Green Materials/K2019: Clariant launches biobased additives; ties up with Polymateria to bring biotechnology to Southeast Asia

Henkel/BASF in chemical recycling for bottles5

Against the back of further sustainability efforts, Swiss chemical firm Clariant has teamed up with renewable hydrocarbon producer Neste to offer a wide range of additives based on mass balance certified ethylene and propylene from renewable feedstock, As an outcome of this cooperation, Clariant is launching new Terra additives solutions, like-for-like drop-ins, said to perform precisely as fossil-based equivalents with no need to retest, renew registrations or to modify production processes or equipment and carrying a mass balance certification:

New Exolit OP Terra range, renewable-based halogen-free flame retardants with six new product launches, delivers the well-known performance and sustainability advantages of Clariant’s fossil-based Exolit OP flame retardants. These halogen-free flame retardants are the first to be based on renewable sources and to be proven not to interfere with the recycling process. They achieve UL 94 V-0 rating with stable flame retardancy even after multiple recycling processes. Application areas include electronic and electrical equipment, and automotive components.

New Licocene Terra range is a renewable feedstock version of Clariant’s famous Licocene range including both waxes for plastic processing and Performance Polymers (LPP) as hot melt adhesives that allow bonding and debonding and improve the recyclability of post-industrial and post-consumer waste. For example, post-consumer waste carpets can be recycled cradle-to-cradle at very high material yields and significantly reduced energy.

Among the five new Licocene Terra products based on renewable feedstock, two are specifically targeting plastics processing: Licocene PE 4201 Terra, a highly valuable lubricant for polyolefins and nucleating agent for EPS and Licocene PP 6102 Terra, an excellent external lubricant for PVC extrusion and dispersing agent for pigments and additives in masterbatches.

In addition to its Terra range, Clariant introduces its new Vita range range consisting of six rice bran wax based solutions for formulators of high-performing engineering plastics, bioplastic compounds and masterbatches. Based on non-food competing feedstock, these are the first products to carry Clariant’s Vita designator for products from natural origin with at least 98% RCI, Renewable Carbon Index, renewable content.

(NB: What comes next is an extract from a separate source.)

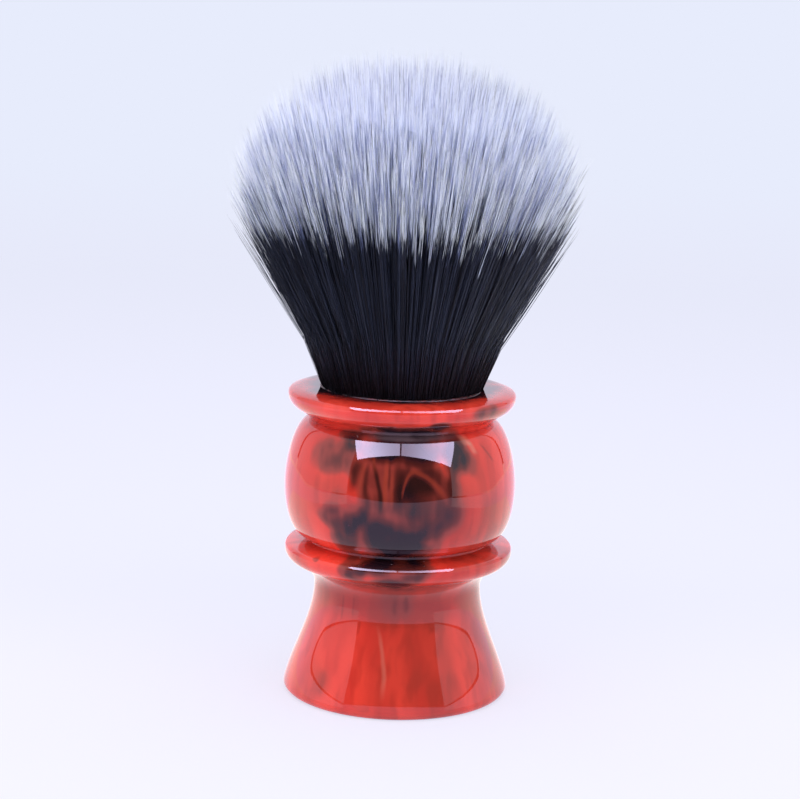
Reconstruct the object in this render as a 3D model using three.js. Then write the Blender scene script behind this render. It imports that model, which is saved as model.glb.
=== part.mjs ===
// Shaving brush: a one-piece turned handle of cast resin, and a fan of fine synthetic bristles whose roots
// are set in a resin plug, bound with cord and glued into the socket in the handle's top.
// Millimetres, +Z up. The origin is the centre of the foot's underside, on the surface the brush stands on.
import * as THREE from "three";

// ---- Driving dimensions ------------------------------------------------------------------------------

// Foot and flare
const footRadius = 19.4;
const footEdge = 0.8; // rounding of the foot's bottom edge
const dishRadius = 13.0; // shallow turned hollow under the foot, so that it stands on a ring
const dishDepth = 0.8;
const dishSlope = 1.2; // width of the hollow's sloping side
const flareHeight = 18.6; // from the foot's edge to the narrowest part of the neck
const flarePull = 6.2; // how far the curve leaves the foot before it turns in
const flareLean = 1.35; // how far it leans in over that stretch
const neckPull = 7.0; // length over which the neck runs straight
const neckRadius = 14.0;

// Bead and groove above the neck
const neckToBead = 5.35; // from the narrowest part to the bead's middle
const beadRound = 2.4; // radius of the bead's own section
const beadReach = 16.7; // from the axis to the middle of that section
const beadUnder = -80; // degrees, where the bead's underside starts
const beadOver = 54; // degrees, where its upper side ends in the groove
const grooveRadius = 15.5;

// Bulb
const bulbRadius = 19.3;
const bulbLower = 9.35; // height of its lower, tighter quarter
const bulbUpper = 11.05; // height of its upper, longer quarter

// Rim
const notchWall = 2.0; // left round the socket, in the undercut between the bulb and the rim
const rimWidth = 5.75; // flat top, from the socket's edge to the outside
const rimHeight = 5.35;
const rimRound = 1.25;
const rimUnder = -45; // degrees, where the rim's rounding starts above its sloping underside

// Socket and what is glued into it
const knotRadius = 12.6; // the plug, and the bristles where they leave it
const glueGap = 0.2; // kept between pieces that are glued together
const glueWall = 0.5;
const glueFloor = 0.7;
const glueBelowRim = 0.35; // the squeezed-out glue stops this far below the rim's top
const socketDepth = 15.0;
const pilotRadius = 2.2; // dimple that the boring bit's point leaves in the socket's floor
const pilotDepth = 1.2;
const plugSink = 2.7; // from the rim's top down to the plug's top
const plugEdge = 0.4;
const cordTurns = 4;
const cordDiameter = 0.8;
const cordRise = 4.0; // from the plug's underside to the lowest turn
const ribSweep = 80; // degrees each way that a turn's outer face shows between its neighbours

// Bristles
const loft = 54.5; // from the rim's top to the top of the crown
const shoulderLoft = 28.0; // from the rim's top to the widest part
const bloomRadius = 28.2;
const crownAcross = 2.15; // exponents of the crown's rounded, slightly flat outline
const crownUp = 2.8;
const tuftsPerRing = [6, 12, 18];
const tuftGap = 0.3;

// Fineness of the faceted surfaces
const aroundSteps = 48;
const hiddenAroundSteps = 24;
const coreAroundSteps = 12;
const curveSteps = 8;
const roundSteps = 4;
const ribSteps = 3;
const tuftSteps = 3;

// ---- Radii and heights worked out from them ----------------------------------------------------------

const socketRadius = knotRadius + glueGap + glueWall + glueGap;
const notchRadius = socketRadius + notchWall;
const rimRadius = socketRadius + rimWidth;

const neckZ = footEdge + flareHeight;
const beadZ = neckZ + neckToBead;
const grooveZ = beadZ + beadRound * Math.sin(THREE.MathUtils.degToRad(beadOver));
const bulbZ = grooveZ + bulbLower;
const notchZ = bulbZ + bulbUpper;
const rimZ = notchZ + rimHeight;
const socketFloorZ = rimZ - socketDepth;
const glueBottomZ = socketFloorZ + glueGap;
const plugBottomZ = glueBottomZ + glueFloor + glueGap;
const plugTopZ = rimZ - plugSink;
const rootZ = plugTopZ + glueGap;
const shoulderZ = rimZ + shoulderLoft;
const crownZ = rimZ + loft;

// ---- Materials ---------------------------------------------------------------------------------------

function finish(color, roughness, metalness = 0) {
  return new THREE.MeshStandardMaterial({ color, roughness, metalness });
}

const castResin = finish(0xa8301c, 0.12);
const plugResin = finish(0x2b2622, 0.45);
const epoxy = finish(0x241a16, 0.3);
const bindingCord = finish(0xb9ae98, 0.85);
const bristle = finish(0xcfd3dc, 0.6);

// ---- Turned pieces -----------------------------------------------------------------------------------

const at = (radius, height) => new THREE.Vector2(radius, height);

// Points of an elliptic arc in the radius-height plane; angles in degrees, anticlockwise when they rise.
function arc(centre, radiusAcross, radiusUp, from, to, steps = roundSteps) {
  const start = THREE.MathUtils.degToRad(from);
  const end = THREE.MathUtils.degToRad(to);
  const curve = new THREE.EllipseCurve(
    centre.x, centre.y, radiusAcross, radiusUp, start, end, end < start,
  );
  return curve.getPoints(steps);
}

// Revolves a profile about +Z. It runs anticlockwise in the radius-height plane, so that faces point out.
function turned(profile, steps = aroundSteps) {
  return new THREE.LatheGeometry(profile, steps).rotateX(Math.PI / 2);
}

function closed(profile) {
  return [...profile, profile[0].clone()];
}

function handleGeometry() {
  const footTop = at(footRadius, footEdge);
  const neck = at(neckRadius, neckZ);
  const flare = new THREE.CubicBezierCurve(
    footTop,
    at(footRadius - flareLean, footEdge + flarePull),
    at(neckRadius, neckZ - neckPull),
    neck,
  );
  return turned([
    at(0, dishDepth),
    at(dishRadius - dishSlope, dishDepth),
    at(dishRadius, 0),
    ...arc(at(footRadius - footEdge, footEdge), footEdge, footEdge, -90, 0),
    ...flare.getPoints(curveSteps).slice(1),
    ...arc(at(beadReach, beadZ), beadRound, beadRound, beadUnder, beadOver, curveSteps),
    ...arc(at(grooveRadius, bulbZ), bulbRadius - grooveRadius, bulbLower, -90, 0, curveSteps),
    ...arc(at(notchRadius, bulbZ), bulbRadius - notchRadius, bulbUpper, 0, 90, curveSteps).slice(1),
    ...arc(at(rimRadius - rimRound, rimZ - rimRound), rimRound, rimRound, rimUnder, 90),
    at(socketRadius, rimZ),
    at(socketRadius, socketFloorZ),
    at(pilotRadius, socketFloorZ),
    at(0, socketFloorZ - pilotDepth),
  ]);
}

// A cup of set glue between the plug and the socket, with a rounded lip just below the rim.
function glueGeometry() {
  const outer = socketRadius - glueGap;
  const inner = outer - glueWall;
  const lip = glueWall / 2;
  const lipCentre = at(inner + lip, rimZ - glueBelowRim - lip);
  return turned([
    at(0, glueBottomZ),
    at(outer, glueBottomZ),
    ...arc(lipCentre, lip, lip, 0, 180),
    at(inner, glueBottomZ + glueFloor),
    at(0, glueBottomZ + glueFloor),
  ]);
}

function plugGeometry() {
  const groove = knotRadius - cordDiameter - glueGap;
  const grooveBottom = plugBottomZ + cordRise - glueGap;
  const grooveTop = grooveBottom + cordTurns * cordDiameter + 2 * glueGap;
  return turned([
    at(0, plugBottomZ),
    at(knotRadius - plugEdge, plugBottomZ),
    at(knotRadius, plugBottomZ + plugEdge),
    at(knotRadius, grooveBottom),
    at(groove, grooveBottom),
    at(groove, grooveTop),
    at(knotRadius, grooveTop),
    at(knotRadius, plugTopZ),
    at(0, plugTopZ),
  ]);
}

// The turns of cord lie side by side and are set hard in glue, so they make one ribbed band.
function cordGeometry() {
  const inner = knotRadius - cordDiameter;
  const middle = inner + cordDiameter / 2;
  const bottom = plugBottomZ + cordRise;
  const ribs = [];
  for (let turn = 0; turn < cordTurns; turn += 1) {
    const centre = at(middle, bottom + (turn + 0.5) * cordDiameter);
    ribs.push(...arc(centre, cordDiameter / 2, cordDiameter / 2, -ribSweep, ribSweep, ribSteps));
  }
  const top = bottom + cordTurns * cordDiameter;
  return turned(closed([at(inner, bottom), ...ribs, at(inner, top)]), hiddenAroundSteps);
}

// ---- Bristles ----------------------------------------------------------------------------------------

// Height of the crown at a share of the bloom's radius: 0 on the axis, 1 at the widest part.
function crownHeight(share) {
  const fall = Math.pow(Math.min(share, 1), crownAcross);
  return shoulderZ + (crownZ - shoulderZ) * Math.pow(1 - fall, 1 / crownUp);
}

const ringCount = tuftsPerRing.length;

// Outer edge of a ring of tufts as a share of the knot's radius. Ring 0 is the tuft on the axis.
const ringEdge = (ring) => (2 * ring + 1) / (2 * ringCount + 1);

// A bristle that starts at a share of the knot's radius: up out of the plug to the rim, then straight to
// the crown. Along runs from 0 to 1, and the first of tuftSteps stretches is the one below the rim.
function bristlePoint(share, along) {
  const rimAlong = 1 / tuftSteps;
  if (along <= rimAlong) {
    const height = THREE.MathUtils.lerp(rootZ, rimZ, along / rimAlong);
    return at(share * knotRadius, height);
  }
  const fan = (along - rimAlong) / (1 - rimAlong);
  return at(
    share * THREE.MathUtils.lerp(knotRadius, bloomRadius, fan),
    THREE.MathUtils.lerp(rimZ, crownHeight(share), fan),
  );
}

// The gap to the next ring is held at the root, where the tufts are thinnest, and widens with them.
const gapShare = tuftGap / 2 / knotRadius;

function coreTuftGeometry() {
  const edge = ringEdge(0) - gapShare;
  const side = [];
  for (let step = 0; step <= tuftSteps; step += 1) side.push(bristlePoint(edge, step / tuftSteps));
  return turned([at(0, rootZ), ...side, at(0, crownZ)], coreAroundSteps);
}

// A block whose X, Y and Z are bent to run outwards, around the axis and along the bristles.
function tuftGeometry(ring, place) {
  const inner = ringEdge(ring - 1) + gapShare;
  const outer = ring === ringCount ? 1 : ringEdge(ring) - gapShare;
  const turn = (2 * Math.PI) / tuftsPerRing[ring - 1];
  const geometry = new THREE.BoxGeometry(1, 1, 1, tuftSteps, tuftSteps, tuftSteps);
  const position = geometry.getAttribute("position");
  const corner = new THREE.Vector3();
  for (let i = 0; i < position.count; i += 1) {
    corner.fromBufferAttribute(position, i).addScalar(0.5);
    const share = THREE.MathUtils.lerp(inner, outer, corner.x);
    const point = bristlePoint(share, corner.z);
    const halfGap = Math.asin(gapShare / share);
    const angle = THREE.MathUtils.lerp(place * turn + halfGap, (place + 1) * turn - halfGap, corner.y);
    position.setXYZ(i, point.x * Math.cos(angle), point.x * Math.sin(angle), point.y);
  }
  geometry.computeVertexNormals();
  return geometry;
}

// ---- Assembly ----------------------------------------------------------------------------------------

function piece(name, geometry, material) {
  const mesh = new THREE.Mesh(geometry, material);
  mesh.name = name;
  return mesh;
}

const brush = new THREE.Group();
brush.add(piece("handle", handleGeometry(), castResin));

const knot = new THREE.Group();
knot.add(piece("glue_cup", glueGeometry(), epoxy));
knot.add(piece("knot_plug", plugGeometry(), plugResin));
knot.add(piece("binding_cord", cordGeometry(), bindingCord));
knot.add(piece("tuft_core", coreTuftGeometry(), bristle));
tuftsPerRing.forEach((count, index) => {
  const ring = index + 1;
  for (let place = 0; place < count; place += 1) {
    const number = String(place + 1).padStart(2, "0");
    knot.add(piece(`tuft_ring${ring}_${number}`, tuftGeometry(ring, place), bristle));
  }
});
brush.add(knot);

export default brush;
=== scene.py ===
"""Shaving brush: a turned cast-resin handle and a two-tone synthetic knot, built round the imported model.

Laid out as an add-on: the sizes and finishes that a user would change are properties, each piece has its
own operator, and one panel in the sidebar lists them. Lengths are in metres.
"""

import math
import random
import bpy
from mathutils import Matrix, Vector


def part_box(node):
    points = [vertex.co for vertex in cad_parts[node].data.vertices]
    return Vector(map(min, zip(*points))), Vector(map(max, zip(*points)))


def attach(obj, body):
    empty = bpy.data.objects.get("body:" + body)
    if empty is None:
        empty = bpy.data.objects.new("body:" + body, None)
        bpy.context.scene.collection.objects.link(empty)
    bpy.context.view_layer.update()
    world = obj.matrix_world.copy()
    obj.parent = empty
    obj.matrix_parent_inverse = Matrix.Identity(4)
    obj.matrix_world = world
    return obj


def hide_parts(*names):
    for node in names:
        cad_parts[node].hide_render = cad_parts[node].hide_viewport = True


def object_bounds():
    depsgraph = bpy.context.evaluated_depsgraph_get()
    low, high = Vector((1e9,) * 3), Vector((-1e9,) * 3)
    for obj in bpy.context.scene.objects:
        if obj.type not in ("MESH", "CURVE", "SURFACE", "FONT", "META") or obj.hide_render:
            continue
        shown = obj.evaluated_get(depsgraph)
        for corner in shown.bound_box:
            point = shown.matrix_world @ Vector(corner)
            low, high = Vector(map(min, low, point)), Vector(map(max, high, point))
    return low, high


bl_info = {
    "name": "Shaving Brush",
    "version": (1, 0, 0),
    "blender": (4, 5, 0),
    "location": "View3D > Sidebar > Shaving Brush",
    "description": "Builds a shaving brush: turned resin handle, glued knot and two-tone bristles",
    "category": "Object",
}

import bmesh
import bpy
import numpy as np
from mathutils import Matrix, Vector, geometry

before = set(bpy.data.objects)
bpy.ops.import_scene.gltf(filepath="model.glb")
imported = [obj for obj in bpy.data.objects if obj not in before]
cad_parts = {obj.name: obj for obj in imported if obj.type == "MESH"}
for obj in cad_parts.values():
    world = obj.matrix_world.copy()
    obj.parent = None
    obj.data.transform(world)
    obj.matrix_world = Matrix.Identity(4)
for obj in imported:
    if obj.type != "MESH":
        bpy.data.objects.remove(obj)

MM = 0.001
FRAME_BOX = [[float(x) for x in corner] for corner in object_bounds()]
HANDLE_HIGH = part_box("handle")[1]
PLUG_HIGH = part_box("knot_plug")[1]
GLUE_LOW, GLUE_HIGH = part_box("glue_cup")
CORE_LOW, CORE_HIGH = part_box("tuft_core")
RIM_Z = HANDLE_HIGH[2]
CROWN_Z = CORE_HIGH[2]
ROOT_Z = CORE_LOW[2]
KNOT_RADIUS = PLUG_HIGH[0]
MOUTH_RADIUS = KNOT_RADIUS - 0.85 * MM
BLOOM_RADIUS = FRAME_BOX[1][0]
FOOT_RADIUS = HANDLE_HIGH[0]
BODY = "root"


# ---- Properties ----


def length(name, description, default):
    """A length property. Defaults are in metres."""
    return bpy.props.FloatProperty(
        name=name, description=description, default=default, min=0.0, subtype="DISTANCE", unit="LENGTH"
    )


def colour(name, description, default):
    """A linear RGB colour property."""
    return bpy.props.FloatVectorProperty(
        name=name, description=description, default=default, min=0.0, max=1.0, size=3, subtype="COLOR"
    )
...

Among the Vita range, new Licocare RBW 360 TP Vita is a multifunctional additive that provides a special combination of lubrication and nucleation in engineering plastics, particularly in polyamides. As a result of its favorable chemical structure, Licocare RBW 360 TP Vita shows excellent thermal stability, low volatility and outstanding color stability. Application tests by Clariant in Polyamide 6.6 showed reduction of cycle times by -71% per molded part when adding Licocare RBW 360 TP Vita to the neat polymer.

New EcoTain labelled dispersing agent Ceridust 1060 Vita – based on rice bran wax – enables excellent pigment dispersion in plastic parts made of polar engineering thermoplastics such as nylon, polyesters, TPU or biopolymers like PLA. It enables outstanding color strength at equal pigment dosing, reduced surface blooming and cleaner, brighter colors.

Meanwhile, in related news, Clariant has tied up with UK-based business developing a new standard in biodegradable and compostable plastics, Polymateria to bring its new Biotransformation technology to market in Southeast Asia.

Polymateria and Clariant have decided to focus on Southeast Asia as this is the main source of “fugitive” plastic globally. Fugitive plastic is the 32% of plastic each year which escapes the circular economy and leaks into the natural environment.

Previous issues with biodegradable solutions have faltered in the past, largely due to the creation of microplastic and lack of compatibility with recycling systems. There has also been confusion from consumers around what action to take once they are finished with the packaging.

In order for the circular economy to work, products need to be designed with end of use in mind, ensuring that the materials used are good for all life. What’s really needed for the circular economy to work is “Good Cycling”, which ensures the materials used are able to return to nature when the technical cycle fails without causing any ecotoxicology issues. Any plastic that is unable to demonstrate this, whether degraded or not, is simply “Bad Cycling”.

The concept of “Good Cycling” has influenced / been behind the development of Polymateria’s revolutionary Biotransformation technology which ensures return to nature without creating microplastic. It also ensures products don’t begin biodegrading until a pre-programmed timeframe has elapsed and importantly allows for recycling to take place.

Niall Dunne CEO of Polymateria said: “We are delighted to partner with Clariant to bring our Biotransformation technology to market in Southeast Asia, with the ambition to combine our technology and formulation know-how with their global reach and production capabilities and knowledge of the masterbatches market.”

Dr. Jan Sueltemeyer, Global Head of Innovation & Sustainability at Clariant said: “Clariant Masterbatches has a clear strategy towards sustainability, supporting recycling, bioplastics and biodegradation through partnerships. Polymateria provides a missing link for us and we are excited to bring this technology to regions of the world where fugitive plastic is greatest. Together we will also support government and standards bodies around the world to accelerate work on a new standard for biodegradability.”